→ **What the task asks**
Extract the complete data exactly as given.

→ **Material provided**
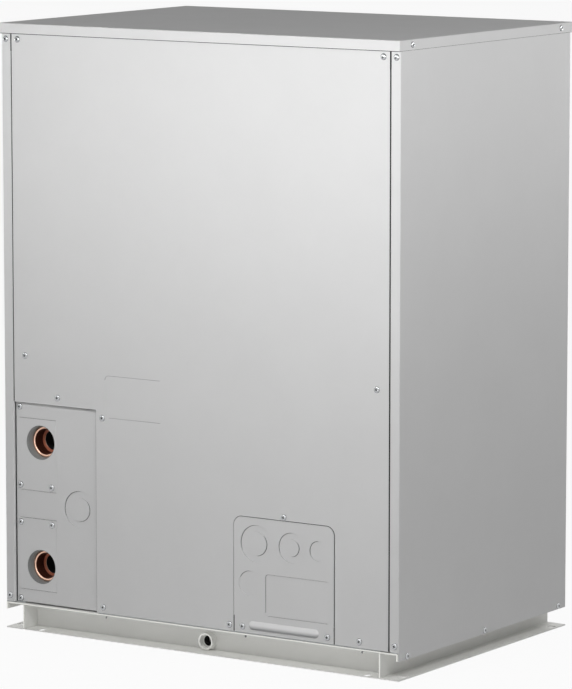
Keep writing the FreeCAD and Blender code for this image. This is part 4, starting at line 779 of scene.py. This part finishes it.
class UNIT_OT_lay_seals(bpy.types.Operator):
    """Lays dark strips that paint the shadow lines in the panels' joints and under their edges, the
    knock-outs' cut lines and the base's bare cut edges
    """
    bl_idname = "unit.lay_seals"
    bl_label = "Lay the joint seals"

    def execute(self, context):
        # Painted shadow: nearly black, fully matt strips in the joints and under the edges
        joint_shadow = dull_solid("joint_painted_shadow", "#1E1E1E", 0.95, 600.0, 0.1, 0.3)
        # Knock-outs' cut lines, nearly black: partly the real cut, partly painted shade, widest where the
        # shade falls
        cut_shade = dull_solid("cut_line_painted_shade", "#2B2B2C", 0.7, 600.0, 0.1, 0.2)
        for name, build, material, slot_name in (
            ("joint_seals", self.lines, joint_shadow, "mount_rubber"),
            ("knockout_cuts", self.cuts, cut_shade, "casing_paint"),
            ("base_cut_edges", self.edges, bare_edge(), "base_paint"),
        ):
            mount_piece(object_from(name, mesh_from(build), material), slot_name)
        return {"FINISHED"}

    @staticmethod
    def edges(bm):
        low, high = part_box("base_pan")
        depth = (low.y - 0.9 * MM, low.y + 0.1 * MM)
        lip = high.z - 2.0 * MM
        add_slab(bm, (low.x, high.x), depth, (lip, high.z))
        rail_low, rail_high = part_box("base_rail_right")
        rail_depth = (rail_low.y - 0.4 * MM, rail_low.y + 0.1 * MM)
        web = rail_high.x - RAIL_FOOT
        for side in (-1, 1):
            flange_x = sorted((side * high.x, side * (high.x - 2.6 * MM)))
            add_slab(bm, flange_x, depth, (low.z, lip))
            web_x = sorted((side * web, side * (web - RAIL_SHEET)))
            add_slab(bm, web_x, rail_depth, (rail_low.z + RAIL_SHEET, rail_high.z))

    @staticmethod
    def cuts(bm):
        deep = bpy.context.scene.unit_casing.press_depth * MM

        def cut_shade(path, widths, floor):
            add_seam(bm, path, widths, floor - 0.3 * MM, floor + 0.1 * MM)

        def ring(centre, outer, inner, width, floor):
            # The strips widen to the middle of each arc, the upper left of the rings and the lower right of
            # the discs, where painted shade falls
            steps, inset = 24, 0.4 * MM
            widths = [width * max(math.sin(math.pi * i / steps), 0.08) ** 0.6 for i in range(steps + 1)]
            cut_shade(arc(centre, outer - inset, 205, 70, steps), widths, floor)
            if inner:
                cut_shade(arc(centre, inner + inset, 45, -100, steps), widths, floor)

        for centre, outer, inner, width in knockouts():
            ring(centre, outer, inner, width, FRONT + deep)
        ring(WATER_KNOCKOUT, *WATER_KNOCKOUT_RADII, 0.8, WATER_FACE + deep)
        floor = FRONT + FIELD_SHARE * deep
        x, z = cable_field()
        inset, radius = 0.3 * MM, 6 * MM
        left, top = x[0] + inset, z[1] - inset
        corner = arc((left + radius, top - radius), radius, 180, 90, 6)
        path = [(left, z[0] + radius), *corner, (x[1] - radius, top)]
        cut_shade(path, [0.45] * 8 + [0.3], floor)
        cut_shade([(x[0] + radius, z[0] + inset), (x[1] - radius, z[0] + inset)], [0.3, 0.2], floor)

    def lines(self, bm):
        for part in (self.lid_lines, self.upright_lines, self.access_line, self.field_lines):
            part(bm)

    @staticmethod
    def lid_lines(bm):
        # Painted shadow: a near-black strip under the lid's front and side skirts
        low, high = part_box("top_panel")
        skirt, inside = low.z, SHEET + 0.05 * MM
        x = (low.x + 1.5 * MM, high.x - 1.5 * MM)
        add_slab(bm, x, (low.y + inside, FRONT), (skirt - 1.1 * MM, skirt + MM))
        for side in (-1, 1):
            x = sorted((side * (high.x - 1.2 * MM), side * (high.x - 0.3 * MM)))
            add_slab(bm, x, (low.y + inside, high.y - inside), (skirt - 0.45 * MM, skirt))

    @staticmethod
    def upright_lines(bm):
        # Painted shadow lines: near-black strips in the joints beside the front panel, down the water
        # recess's left side and under the notch's top edge, widening to the right
        joint, post = 399.75 * MM, FRONT + 1.35 * MM
        notch, head, top = 418 * MM, 1050 * MM, 1080.9 * MM
        add_seam(bm, [(joint, PANEL_FOOT), (joint, head)], 1.9, FRONT - 0.1 * MM, post)
        add_seam(bm, [(joint, head), (joint, top)], 2.5, FRONT - 0.15 * MM, post)
        add_seam(bm, [(-joint, notch), (-joint, head)], 0.65, FRONT + 0.3 * MM, post)
        add_seam(bm, [(-joint, head), (-joint, top)], 1.6, FRONT - 0.05 * MM, post)
        add_slab(bm, (-399.9 * MM, -399.6 * MM), (FRONT + 4.3 * MM, WATER_FACE), (PANEL_FOOT, notch))
        low_edge = [(-399 * MM, 417.2 * MM), (WATER_EDGE - 0.2 * MM, 417.2 * MM)]
        add_seam(bm, low_edge, [0.4, 1.5], FRONT + 0.6 * MM, FRONT + SHEET)
        edge = WATER_EDGE - 0.3 * MM
        add_seam(bm, [(edge, PANEL_FOOT), (edge, 417 * MM)], 0.3, FRONT + 0.2 * MM, FRONT + SHEET)

    @staticmethod
    def access_line(bm):
        # Painted shade in the gap round the access panel, widest on the right
        left, right, high = ACCESS_LOW.x - 1.7 * MM, ACCESS_HIGH.x + 1.1 * MM, ACCESS_HIGH.z + 1.5 * MM
        radius, foot = 16.4 * MM, 50.5 * MM
        path = [(left, RIM_FOOT), *arc((left + radius, high - radius), radius, 180, 90, 12)]
        path += [*arc((right - radius, high - radius), radius, 90, 0, 12), (right, RIM_FOOT)]
        widths = [0.45] + [0.6] * 13 + [0.9] * 13 + [1.4]
        add_seam(bm, path, widths, FRONT + 0.6 * MM, FRONT + 1.38 * MM)
        for x, width in ((left + 0.6 * MM, 1.9), (right, 2.15)):
            add_seam(bm, [(x, foot), (x, RIM_FOOT)], width, FRONT + 0.15 * MM, FRONT + SHEET)

    @staticmethod
    def field_lines(bm):
        # Painted shadow lines round the label field and along the top and bottom edges of the pipe plates
        left, right, low, high, radius = -197.4 * MM, -74 * MM, 405.2 * MM, 480.8 * MM, 8 * MM
        near, far = FRONT + 0.02 * MM, FRONT + 0.5 * MM
        path = [*arc((left + radius, high - radius), radius, 180, 90, 8), (right, high)]
        add_seam(bm, path, [0.12 + 0.02 * i for i in range(9)] + [0.42], near, far)
        add_seam(bm, [(left + radius, low), (right, low)], [0.2, 0.38], near, far)
        for name in PIPE_PLATES:
            a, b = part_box(name)
            for z in (a.z - 0.15 * MM, b.z + 0.15 * MM):
                add_seam(bm, [(a.x + 6 * MM, z), (b.x, z)], [0.2, 0.4], a.y + 0.2 * MM, b.y)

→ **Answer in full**
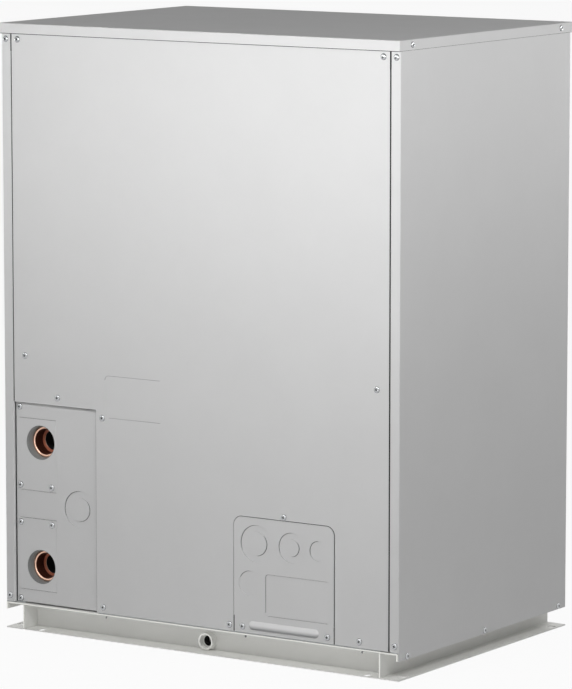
Keep writing the FreeCAD and Blender code for this image. This is part 4, starting at line 779 of scene.py. This part finishes it.
class UNIT_OT_lay_seals(bpy.types.Operator):
    """Lays dark strips that paint the shadow lines in the panels' joints and under their edges, the
    knock-outs' cut lines and the base's bare cut edges
    """
    bl_idname = "unit.lay_seals"
    bl_label = "Lay the joint seals"

    def execute(self, context):
        # Painted shadow: nearly black, fully matt strips in the joints and under the edges
        joint_shadow = dull_solid("joint_painted_shadow", "#1E1E1E", 0.95, 600.0, 0.1, 0.3)
        # Knock-outs' cut lines, nearly black: partly the real cut, partly painted shade, widest where the
        # shade falls
        cut_shade = dull_solid("cut_line_painted_shade", "#2B2B2C", 0.7, 600.0, 0.1, 0.2)
        for name, build, material, slot_name in (
            ("joint_seals", self.lines, joint_shadow, "mount_rubber"),
            ("knockout_cuts", self.cuts, cut_shade, "casing_paint"),
            ("base_cut_edges", self.edges, bare_edge(), "base_paint"),
        ):
            mount_piece(object_from(name, mesh_from(build), material), slot_name)
        return {"FINISHED"}

    @staticmethod
    def edges(bm):
        low, high = part_box("base_pan")
        depth = (low.y - 0.9 * MM, low.y + 0.1 * MM)
        lip = high.z - 2.0 * MM
        add_slab(bm, (low.x, high.x), depth, (lip, high.z))
        rail_low, rail_high = part_box("base_rail_right")
        rail_depth = (rail_low.y - 0.4 * MM, rail_low.y + 0.1 * MM)
        web = rail_high.x - RAIL_FOOT
        for side in (-1, 1):
            flange_x = sorted((side * high.x, side * (high.x - 2.6 * MM)))
            add_slab(bm, flange_x, depth, (low.z, lip))
            web_x = sorted((side * web, side * (web - RAIL_SHEET)))
            add_slab(bm, web_x, rail_depth, (rail_low.z + RAIL_SHEET, rail_high.z))

    @staticmethod
    def cuts(bm):
        deep = bpy.context.scene.unit_casing.press_depth * MM

        def cut_shade(path, widths, floor):
            add_seam(bm, path, widths, floor - 0.3 * MM, floor + 0.1 * MM)

        def ring(centre, outer, inner, width, floor):
            # The strips widen to the middle of each arc, the upper left of the rings and the lower right of
            # the discs, where painted shade falls
            steps, inset = 24, 0.4 * MM
            widths = [width * max(math.sin(math.pi * i / steps), 0.08) ** 0.6 for i in range(steps + 1)]
            cut_shade(arc(centre, outer - inset, 205, 70, steps), widths, floor)
            if inner:
                cut_shade(arc(centre, inner + inset, 45, -100, steps), widths, floor)

        for centre, outer, inner, width in knockouts():
            ring(centre, outer, inner, width, FRONT + deep)
        ring(WATER_KNOCKOUT, *WATER_KNOCKOUT_RADII, 0.8, WATER_FACE + deep)
        floor = FRONT + FIELD_SHARE * deep
        x, z = cable_field()
        inset, radius = 0.3 * MM, 6 * MM
        left, top = x[0] + inset, z[1] - inset
        corner = arc((left + radius, top - radius), radius, 180, 90, 6)
        path = [(left, z[0] + radius), *corner, (x[1] - radius, top)]
        cut_shade(path, [0.45] * 8 + [0.3], floor)
        cut_shade([(x[0] + radius, z[0] + inset), (x[1] - radius, z[0] + inset)], [0.3, 0.2], floor)

    def lines(self, bm):
        for part in (self.lid_lines, self.upright_lines, self.access_line, self.field_lines):
            part(bm)

    @staticmethod
    def lid_lines(bm):
        # Painted shadow: a near-black strip under the lid's front and side skirts
        low, high = part_box("top_panel")
        skirt, inside = low.z, SHEET + 0.05 * MM
        x = (low.x + 1.5 * MM, high.x - 1.5 * MM)
        add_slab(bm, x, (low.y + inside, FRONT), (skirt - 1.1 * MM, skirt + MM))
        for side in (-1, 1):
            x = sorted((side * (high.x - 1.2 * MM), side * (high.x - 0.3 * MM)))
            add_slab(bm, x, (low.y + inside, high.y - inside), (skirt - 0.45 * MM, skirt))

    @staticmethod
    def upright_lines(bm):
        # Painted shadow lines: near-black strips in the joints beside the front panel, down the water
        # recess's left side and under the notch's top edge, widening to the right
        joint, post = 399.75 * MM, FRONT + 1.35 * MM
        notch, head, top = 418 * MM, 1050 * MM, 1080.9 * MM
        add_seam(bm, [(joint, PANEL_FOOT), (joint, head)], 1.9, FRONT - 0.1 * MM, post)
        add_seam(bm, [(joint, head), (joint, top)], 2.5, FRONT - 0.15 * MM, post)
        add_seam(bm, [(-joint, notch), (-joint, head)], 0.65, FRONT + 0.3 * MM, post)
        add_seam(bm, [(-joint, head), (-joint, top)], 1.6, FRONT - 0.05 * MM, post)
        add_slab(bm, (-399.9 * MM, -399.6 * MM), (FRONT + 4.3 * MM, WATER_FACE), (PANEL_FOOT, notch))
        low_edge = [(-399 * MM, 417.2 * MM), (WATER_EDGE - 0.2 * MM, 417.2 * MM)]
        add_seam(bm, low_edge, [0.4, 1.5], FRONT + 0.6 * MM, FRONT + SHEET)
        edge = WATER_EDGE - 0.3 * MM
        add_seam(bm, [(edge, PANEL_FOOT), (edge, 417 * MM)], 0.3, FRONT + 0.2 * MM, FRONT + SHEET)

    @staticmethod
    def access_line(bm):
        # Painted shade in the gap round the access panel, widest on the right
        left, right, high = ACCESS_LOW.x - 1.7 * MM, ACCESS_HIGH.x + 1.1 * MM, ACCESS_HIGH.z + 1.5 * MM
        radius, foot = 16.4 * MM, 50.5 * MM
        path = [(left, RIM_FOOT), *arc((left + radius, high - radius), radius, 180, 90, 12)]
        path += [*arc((right - radius, high - radius), radius, 90, 0, 12), (right, RIM_FOOT)]
        widths = [0.45] + [0.6] * 13 + [0.9] * 13 + [1.4]
        add_seam(bm, path, widths, FRONT + 0.6 * MM, FRONT + 1.38 * MM)
        for x, width in ((left + 0.6 * MM, 1.9), (right, 2.15)):
            add_seam(bm, [(x, foot), (x, RIM_FOOT)], width, FRONT + 0.15 * MM, FRONT + SHEET)

    @staticmethod
    def field_lines(bm):
        # Painted shadow lines round the label field and along the top and bottom edges of the pipe plates
        left, right, low, high, radius = -197.4 * MM, -74 * MM, 405.2 * MM, 480.8 * MM, 8 * MM
        near, far = FRONT + 0.02 * MM, FRONT + 0.5 * MM
        path = [*arc((left + radius, high - radius), radius, 180, 90, 8), (right, high)]
        add_seam(bm, path, [0.12 + 0.02 * i for i in range(9)] + [0.42], near, far)
        add_seam(bm, [(left + radius, low), (right, low)], [0.2, 0.38], near, far)
        for name in PIPE_PLATES:
            a, b = part_box(name)
            for z in (a.z - 0.15 * MM, b.z + 0.15 * MM):
                add_seam(bm, [(a.x + 6 * MM, z), (b.x, z)], [0.2, 0.4], a.y + 0.2 * MM, b.y)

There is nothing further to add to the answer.